At the Tail End of the Pandemic, OHSU Weathers Its Largest Workplace Outbreak
At the tail end of the pandemic, and with around 80 percent of its employees vaccinated against COVID-19, Oregon’s flagship teaching hospital would seem like an unlikely place for a workplace-based coronavirus cluster.
And yet, there it was, buried in this week’s outbreak report from the Oregon Health Authority: 17 people listed as having tested positive for the virus. Those 17 people included staff members, medical students, patients, and visitors, all linked to the hospital’s adult cardiovascular care unit, known as 11-K.
Dr. Marcel Curlin, the medical director of Occupational Health at OHSU who was a part of the team investigating the outbreak, would not confirm how many of the 17 were staff members, nor how many had been fully vaccinated, but said all those who had been vaccinated and tested positive had asymptomatic or extremely mild cases of the virus.
About 80 percent of OHSU’s employees are vaccinated, most of them for months now; hospital employees were offered the Pfizer vaccine at on-campus clinics during the first waves of vaccinations back in December and January, Curlin says.
The incident, around which there are still some unanswered questions pending the completion of OHSU’s investigation, is notable as an outbreak in a hospital with strict protocols and a largely vaccinated medical population. As Curlin noted, however, the fact that those vaccinated who tested positive had such mild cases is proof that the vaccines are working as advertised, with extremely high effectiveness against serious complications, hospitalizations and death from COVID-19.
Such so-called breakthrough cases are exceedingly rare, but not impossible, given that the currently available vaccines are upwards of 90 percent effective—which isn’t the same as 100 percent. But the protection against serious complications from COVID post-vaccination is even higher, which bore out in this case. Recently, the CDC announced that it would stop investigating such breakthrough cases among vaccinated people, unless they are hospitalized or die, in order to focus resources on understanding episodes of severe disease, though some researchers have said that is missing a chance to understand more about the long-term effects of COVID-19.
Curlin acknowledged that the situation is further complicated because staff members at OHSU are required to wear personal protective equipment—masks, and often protective eyewear—when in the hospital. Though the internal investigation is still underway, he says it’s possible that transmission can happen if protective equipment isn’t worn correctly 100 percent of the time, particularly considering that medical staff are in close proximity to their patients for extended periods of time.
“Somewhere along the line, that chain of protection was lost,” Curlin says.
Hospital investigators reviewed the possibility that transmission may have happened via ventilation or airflow, he says, but have been “reassured in that regard” as airflow in the rooms in question is at least four times higher than minimum standard. In this case, he says, transmission appeared to have happened the old-fashioned way—via droplets.

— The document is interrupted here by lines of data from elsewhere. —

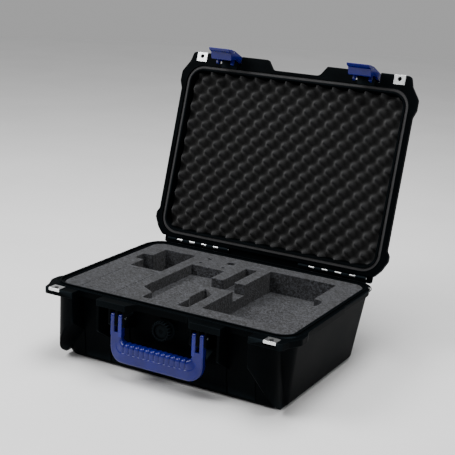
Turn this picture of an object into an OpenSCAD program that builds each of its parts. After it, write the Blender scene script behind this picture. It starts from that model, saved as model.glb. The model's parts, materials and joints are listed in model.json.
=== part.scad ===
// Rugged carrying case: hinged lid, cut foam, carry handle, two draw latches
// and a pressure valve. Origin at the middle of the underside, +X to the
// right, +Y towards the hinges, +Z up. Drawn with the lid open.

/* [Case] */
// Width of the cavity at the rim
cavity_w = 500; // [480:2:520]
// Depth of the cavity at the rim, front to back
cavity_d = 356; // [346:2:366]
// Height of the base shell, floor to rim
base_h = 150; // [146:1:160]
// Height of the lid shell, rim to top
lid_h = 57; // [55:1:65]
// Thickness of the moulded walls
wall = 4; // [3:0.5:5]
// How far each side wall leans in between rim and floor
side_draft = 12; // [8:1:20]
// How far the front and back walls lean in between rim and floor
front_draft = 13; // [8:1:14]
// Angle between the shut and the open lid
lid_open = 105.8; // [90:0.1:110]

/* [Rim] */
// Height of the rim flange of the base
flange_h = 14; // [12:1:16]
// Reach of the lid's rim beyond the cavity, at the sides
flange_side = 22; // [20:1:24]
// Distance from the middle to the front edge of the rim
flange_front = 218; // [216:1:220]
// Distance from the middle to the back edge of the rim
flange_back = 197; // [195:1:198]
// Height of the sealing tongue above the rim
tongue_h = 3; // [2.5:0.5:5]

/* [Foam] */
// Thickness of the cut foam block
cut_foam_h = 95; // [80:1:100]
// Depth of the shallow pockets
shallow_depth = 22; // [15:1:30]
// Depth of the large pocket
large_depth = 45; // [35:1:60]
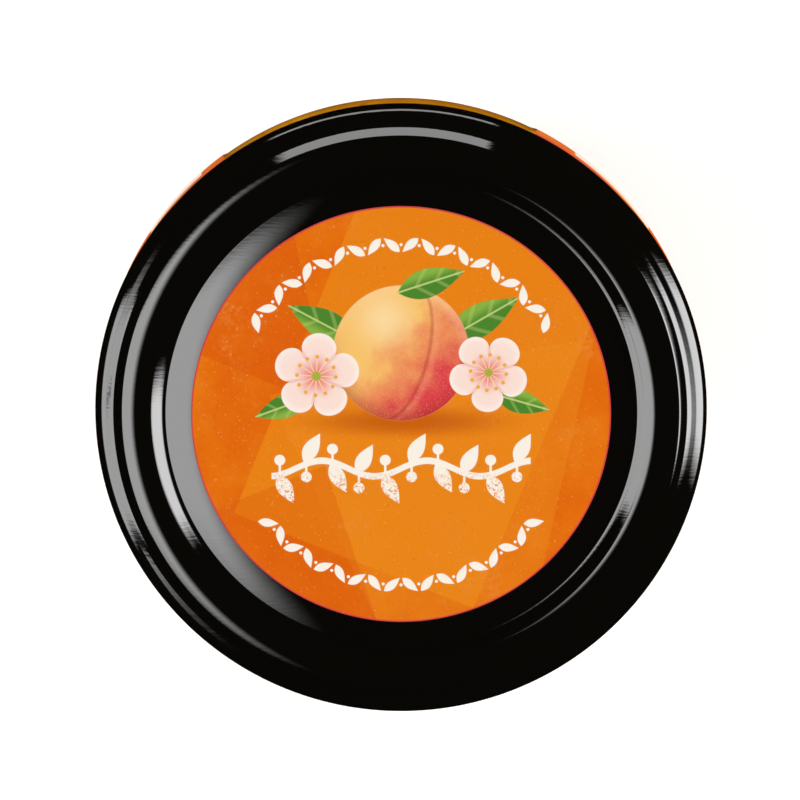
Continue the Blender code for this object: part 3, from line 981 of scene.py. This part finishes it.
def draw_label(plate):
    """Prints the label: the sticker's design at half as large again, with blank fields at its ends."""
    plate.wash()
    main_field = plate.facet((158.0, 22.0), (-22.0, 24.0), (70.0, 21.0), (-110.0, 20.0))
    plate.lay(main_field * 0.85, ink(*FIELD_LIGHT))
    plate.lay(plate.facet((100.0, 6.0), (-15.0, 34.0), (208.0, 26.0)) * 0.45, ink(237, 140, 24))
    plate.lay(plate.facet((240.0, -18.0), (80.0, 40.0)) * 0.5, ink(*FIELD_DEEP))
    plate.lay(plate.facet((125.0, -30.0), (35.0, 60.0)) * 0.5, ink(236, 128, 20))
    plate.grain()
    plate.lay(plate.away_from(1.0, -5.2, 23.0, 3.4).fade(1.0, 0.15) * 0.6, ink(*SHADOW_BROWN))
    plate.green_leaf(-13.6, 11.2, 150.0, 6.4, 2.6)
    plate.green_leaf(14.2, 12.0, 28.0, 6.8, 2.7)
    plate.green_leaf(-20.5, -2.6, 198.0, 4.8, 2.0)
    plate.green_leaf(20.6, -1.8, -14.0, 4.8, 2.0)
    plate.fruit(0.0, 6.4, 11.4)
    plate.green_leaf(4.9, 18.6, 16.0, 5.6, 2.3)
    plate.blossom(-14.4, 2.6, 10.0, 7.2)
    plate.blossom(14.6, 3.0, -22.0, 6.6)
    plate.garland(-12.5, 20.75)
    plate.garland(-23.6, 74.75)
    for bearing, half_width in LABEL_FIELDS:
        middle = math.radians(bearing) * BODY_TOP_RADIUS
        plate.ruled_panel(middle, 3.0, half_width, 16.8)
        plate.bar(middle, 26.7, half_width, 0.75)
    rims = abs(plate.y)
    half = (LABEL_TOP_Z - LABEL_FOOT_Z) / 2.0
    plate.lay(rims.fade(half - 0.35, half - 0.25) * 0.85, ink(*RIM_PINK))


label_print = print_paper("label_print", wrapped_plate, draw_label)
label_heights = [LABEL_TOP_Z - LABEL_SHOULDER_STEP * step for step in range(LABEL_SHOULDER_STEPS)]
for step in range(1, LABEL_BODY_STEPS + 1):
    label_heights.append(BODY_TOP_Z - (BODY_TOP_Z - LABEL_FOOT_Z) * step / LABEL_BODY_STEPS)
label_faces = [(label_radius(z, LABEL_OFF_GLASS + LABEL_PAPER), z) for z in label_heights]
label_backs = [(label_radius(z, LABEL_OFF_GLASS), z) for z in label_heights[::-1]]
label_loop = label_faces + label_backs
label = turned(
    "label_paper", label_loop + label_loop[:1], label_print, 220,
    LABEL_GAP_TO, FULL_TURN - (LABEL_GAP_TO - LABEL_GAP_FROM),
)
stand_in(label, "body_label")
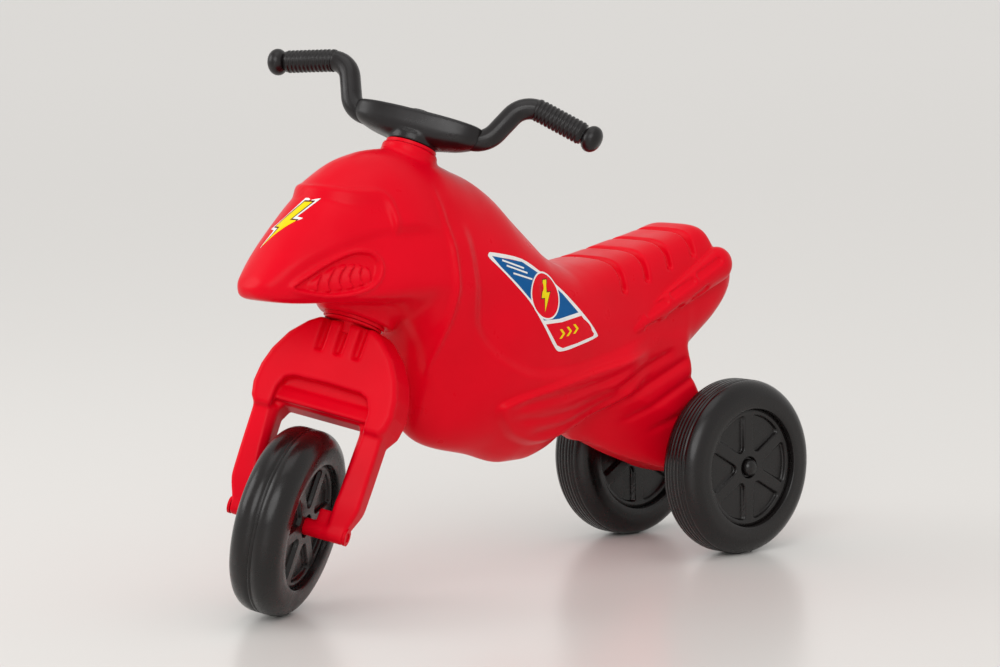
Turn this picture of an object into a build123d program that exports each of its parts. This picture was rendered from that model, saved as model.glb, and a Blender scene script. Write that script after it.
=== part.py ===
from build123d import *
from math import cos, radians, sin, pi
import os

# Children's ride-on tricycle in the style of a motorbike, millimetres.
# Frame: +Z up, the toy faces -Y, its left side is +X.
# Origin: on the floor, in the symmetry plane, midway between the two axle lines.

# ---------------------------------------------------------------- driving dimensions
WHEEL_RADIUS = 90.0
WHEEL_WIDTH = 50.4
WHEELBASE = 522.0
REAR_TRACK = 162.5          # between the middle planes of the rear wheels
RAKE = 24.9                 # steering axis, degrees from vertical
REST_TURN = 32.7            # the bars rest turned this far to the left
FIT_GAP = 0.05              # radial gap of running and assembled fits
WALL = 3.0                  # blow-moulded wall

REAR_Y = WHEELBASE / 2
FRONT_Y = -WHEELBASE / 2

# ---------------------------------------------------------------- wheels
TYRE_SHOULDER = 17.0
TYRE_WALL = 4.0
RIM_RADIUS = 62.0
DISC_FACE = 18.5            # disc face, from the wheel's middle plane
POCKET_DEPTH = 4.0
DISC_PLATE = 3.5
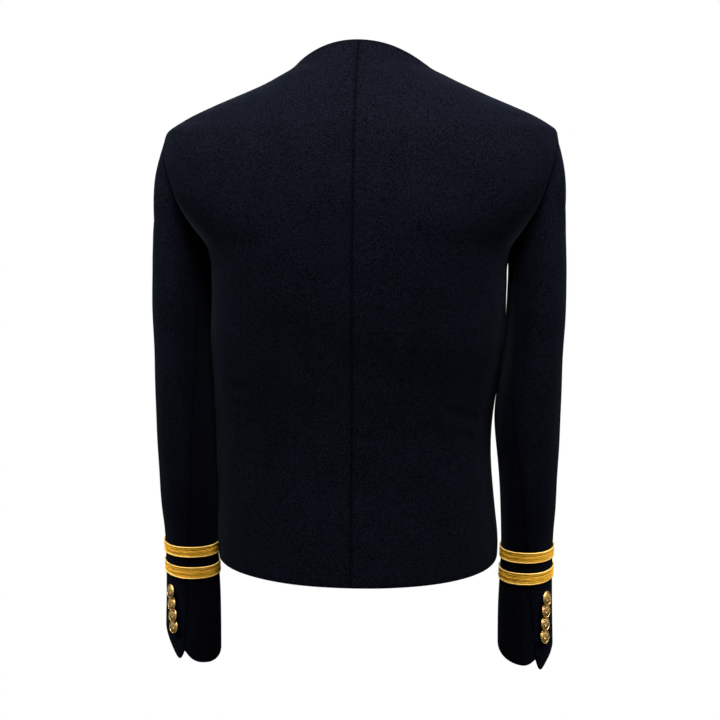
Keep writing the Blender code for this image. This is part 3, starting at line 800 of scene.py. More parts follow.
def swell_relief(across, height):
    """How far the slow swells lift the cloth."""
    relief = 0.0
    for swell in SWELLS:
        turns = swell.across * across + swell.height * height
        relief = relief + swell.size * np.sin(2.0 * math.pi * turns + swell.phase)
    return relief


def arm_creases(side):
    """The creases of a sleeve, with turns as lengths round the arm, also for the far side."""
    whole = 2.0 * math.pi * ARM_ROUND
    found = []
    for crease in SLEEVE_CREASES[side]:
        start, end = (math.radians(turn) * ARM_ROUND for turn in (crease.start_turn, crease.end_turn))
        for shift in (0.0, whole):
            found.append(Crease(start + shift, crease.start_height, end + shift, *crease[3:]))
    return found


def edge_distance(points, edge):
    """Distance of each point from a line of points."""
    start, along = edge[:-1], np.diff(edge, axis=0)
    reach = points[:, None] - start[None]
    length = np.maximum((along**2).sum(-1), SMALL_STEP**2)
    share = np.clip((reach * along).sum(-1) / length, 0.0, 1.0)
    return np.linalg.norm(reach - share[..., None] * along, axis=-1).min(axis=1)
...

To be on the safe side, after the first infections were identified, PCR tests, which can pick up even trace amounts of the virus, were administered to all 111 employees on 11K, Curlin says. In a few cases, the virus was detected so minimally that it could not be cross-checked for genomic sequencing, but those cases were still counted as positives and affected employees asked to quarantine for 10 days for extra security, given the hospital setting.
Genomic sequencing of eight of the cases showed that they were linked to the outbreak, which began with a visitor to a patient on the floor; that visitor later tested positive for the virus. Three more cases have been confirmed as not linked; The hospital is still investigating the remaining 6 cases to pinpoint their origin.
As a result of the outbreak, OHSU may adjust when staff members are asked to wear N-95 masks. There are also ongoing conversations about developing “contracts” with COVID positive patients, Curlin says, including agreements on mobility, mask use and social distancing; patients who don’t adhere could be asked to leave the hospital.
“We don’t want people in solitary confinement and we need to make sure that we protect the people around them,” he says.